Set problem
Print the data exactly as it is given, please.

Information shown
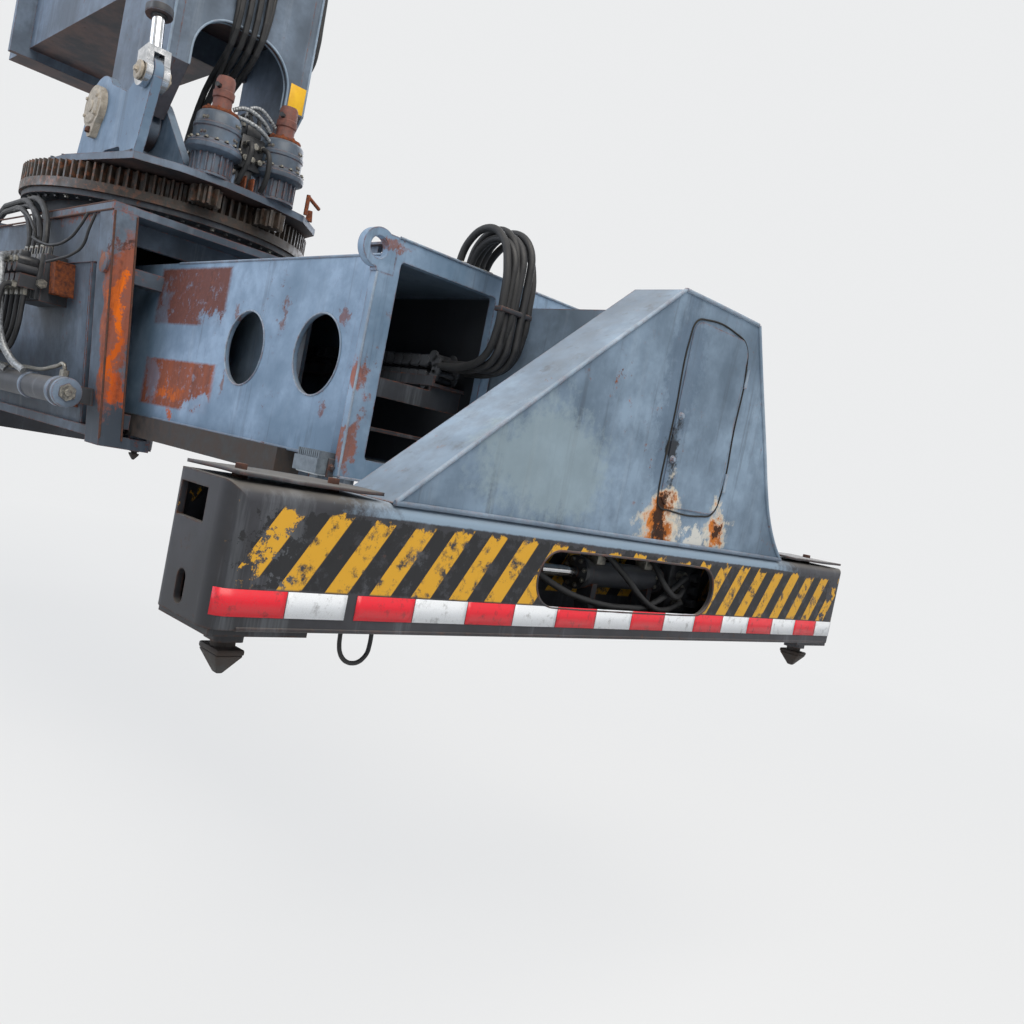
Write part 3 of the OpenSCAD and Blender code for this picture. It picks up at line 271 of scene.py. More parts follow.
    # Dust settles on what faces up
    facing = put(t, "SeparateXYZ", {"Vector": surface.outputs["Normal"]})
    level = put(t, "MapRange", {"Value": facing.outputs["Z"], "From Min": 0.45,
                                "From Max": 0.98, "To Max": dust})
    dusted_at = put(t, "Math", {0: level, 1: mottle}, operation="MULTIPLY")
    colour = put(t, "Mix", {"Factor": dusted_at, "A": colour, "B": ink("#A29B90")},
                 data_type="RGBA")
    if extra:
        colour, worn = extra(t, place, surface, colour, worn, rust)

    gloss = put(t, "MapRange", {"Value": worn, "To Min": rough, "To Max": 0.9})
    lift = put(t, "MapRange", {"Value": worn, "To Min": 0.06, "To Max": 0.5})
    round_edge = put(t, "Bevel", {"Radius": 0.003}, samples=4)
    relief = put(t, "Bump", {"Height": scale, "Strength": lift, "Distance": 0.003,
                             "Normal": round_edge})
    skin = put(t, "BsdfPrincipled", {"Base Color": colour, "Roughness": gloss, "Normal": relief,
                                     "IOR": 1.5, "Specular IOR Level": 0.35})
    put(t, "OutputMaterial", {"Surface": skin})
    return mat


def plain_finish(name, first, second, mm, rough=(0.5, 0.7), metal=0.0, bump=0.15, spec=0.5,
                 depth=0.001, extra=None):
    """Two tones in a cloud pattern of the given size, with a matching relief."""
    mat, t = blank(name)
    place = put(t, "TexCoord").outputs["Object"]
    cloud = put(t, "TexNoise", {"Vector": place, "Scale": size_mm(mm), "Detail": 8.0,
                                "Roughness": 0.65})
    share = put(t, "MapRange", {"Value": cloud, "From Min": 0.38, "From Max": 0.64})
    colour = put(t, "Mix", {"Factor": share, "A": ink(first), "B": ink(second)},
                 data_type="RGBA")
    if extra:
        colour = extra(t, place, colour)
    gloss = put(t, "MapRange", {"Value": share, "To Min": rough[0], "To Max": rough[1]})
    relief = put(t, "Bump", {"Height": cloud, "Strength": bump, "Distance": depth})
    skin = put(t, "BsdfPrincipled", {"Base Color": colour, "Roughness": gloss, "Normal": relief,
                                     "Metallic": metal})
    if not metal:
        skin.inputs["Specular IOR Level"].default_value = spec
    put(t, "OutputMaterial", {"Surface": skin})
    return mat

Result
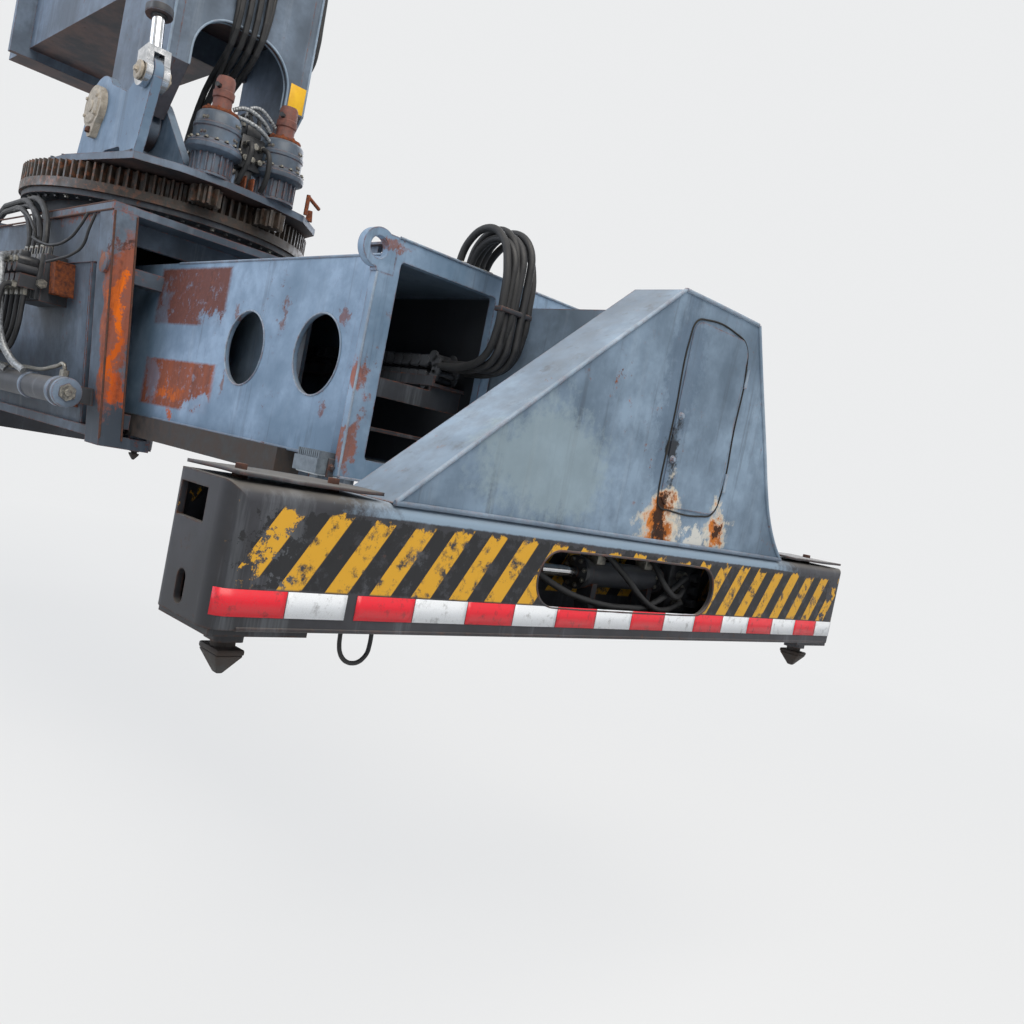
Write part 3 of the OpenSCAD and Blender code for this picture. It picks up at line 271 of scene.py. More parts follow.
    # Dust settles on what faces up
    facing = put(t, "SeparateXYZ", {"Vector": surface.outputs["Normal"]})
    level = put(t, "MapRange", {"Value": facing.outputs["Z"], "From Min": 0.45,
                                "From Max": 0.98, "To Max": dust})
    dusted_at = put(t, "Math", {0: level, 1: mottle}, operation="MULTIPLY")
    colour = put(t, "Mix", {"Factor": dusted_at, "A": colour, "B": ink("#A29B90")},
                 data_type="RGBA")
    if extra:
        colour, worn = extra(t, place, surface, colour, worn, rust)

    gloss = put(t, "MapRange", {"Value": worn, "To Min": rough, "To Max": 0.9})
    lift = put(t, "MapRange", {"Value": worn, "To Min": 0.06, "To Max": 0.5})
    round_edge = put(t, "Bevel", {"Radius": 0.003}, samples=4)
    relief = put(t, "Bump", {"Height": scale, "Strength": lift, "Distance": 0.003,
                             "Normal": round_edge})
    skin = put(t, "BsdfPrincipled", {"Base Color": colour, "Roughness": gloss, "Normal": relief,
                                     "IOR": 1.5, "Specular IOR Level": 0.35})
    put(t, "OutputMaterial", {"Surface": skin})
    return mat


def plain_finish(name, first, second, mm, rough=(0.5, 0.7), metal=0.0, bump=0.15, spec=0.5,
                 depth=0.001, extra=None):
    """Two tones in a cloud pattern of the given size, with a matching relief."""
    mat, t = blank(name)
    place = put(t, "TexCoord").outputs["Object"]
    cloud = put(t, "TexNoise", {"Vector": place, "Scale": size_mm(mm), "Detail": 8.0,
                                "Roughness": 0.65})
    share = put(t, "MapRange", {"Value": cloud, "From Min": 0.38, "From Max": 0.64})
    colour = put(t, "Mix", {"Factor": share, "A": ink(first), "B": ink(second)},
                 data_type="RGBA")
    if extra:
        colour = extra(t, place, colour)
    gloss = put(t, "MapRange", {"Value": share, "To Min": rough[0], "To Max": rough[1]})
    relief = put(t, "Bump", {"Height": cloud, "Strength": bump, "Distance": depth})
    skin = put(t, "BsdfPrincipled", {"Base Color": colour, "Roughness": gloss, "Normal": relief,
                                     "Metallic": metal})
    if not metal:
        skin.inputs["Specular IOR Level"].default_value = spec
    put(t, "OutputMaterial", {"Surface": skin})
    return mat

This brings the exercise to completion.